The film is also both satirical and truthful about Hollywood. The scene when Esther first comes to the studio is hilarious. Early in the film, the M.C. proclaims, "Motion picture stars never forget their own", foreshadowing the hypocrisy and tragedy that was about to unfold.

Near the end of the film, when Norman is brought before a judge for drunk driving, he's asked, "Weren't you Norman Maine?" The scene where Vicki's veil is ripped off is reminiscent of a similar incident that happened to Joan Crawford as she left her husband's funeral, which occurred five years after the movie's release. Some things never change.

That isn't to say the film hasn't its flaws. If I would have cut something, it would have been some of the musical numbers. It might be heresy, but the Born in the Trunk number slows the film down and is too reminiscent of the Gotta Dance number in Singin' in the Rain (which curiously had the same effect). It's a great showcase for Garland, but adds nothing to the plot.

Ultimately, it's unintentionally autobiographical. Judy Garland in real life was both Esther Blogett AND Norman Maine--a person with deep insecurities but an extraordinary talent who under another name devolved into alcoholism and drugs.

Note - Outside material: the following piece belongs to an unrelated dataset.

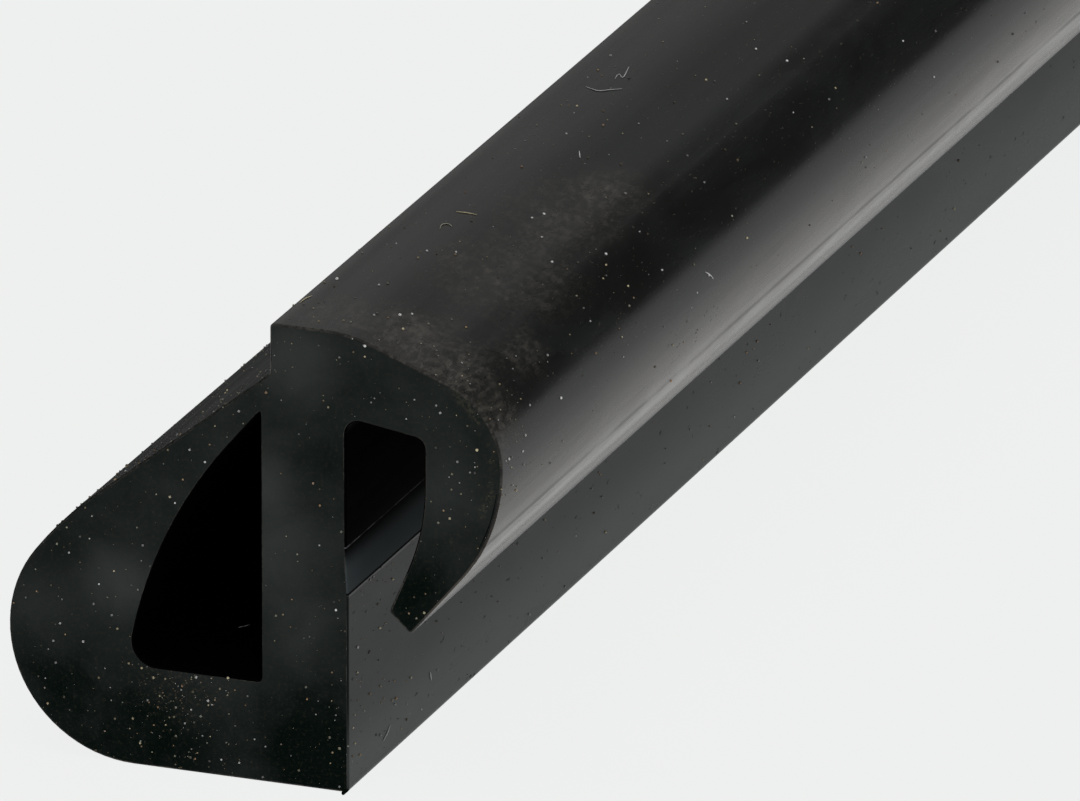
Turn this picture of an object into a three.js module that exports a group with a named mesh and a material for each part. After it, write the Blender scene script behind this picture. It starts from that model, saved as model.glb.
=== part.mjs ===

As for A Star is Born? It would be nice to see it complete, and perhaps one day it will be. Perhaps a complete print is lying in an obscure archive or back room. It has wonderful moments but the patch-up work might throw off people. It should be seen, both for what it has...and for what it could have had. Be prepared for a long evening. If you do decide to tackle it, one thing's sure: you too will never forget The Man That Got Away.

The 1954 remake of A Star Is Born is a tragedy, and not just because of the story itself. Rather, the greater tragedy is what happened after it premiered, on how misguided efforts to keep to one of the Golden Rules of Filmmaking destroyed what could have been a true masterpiece.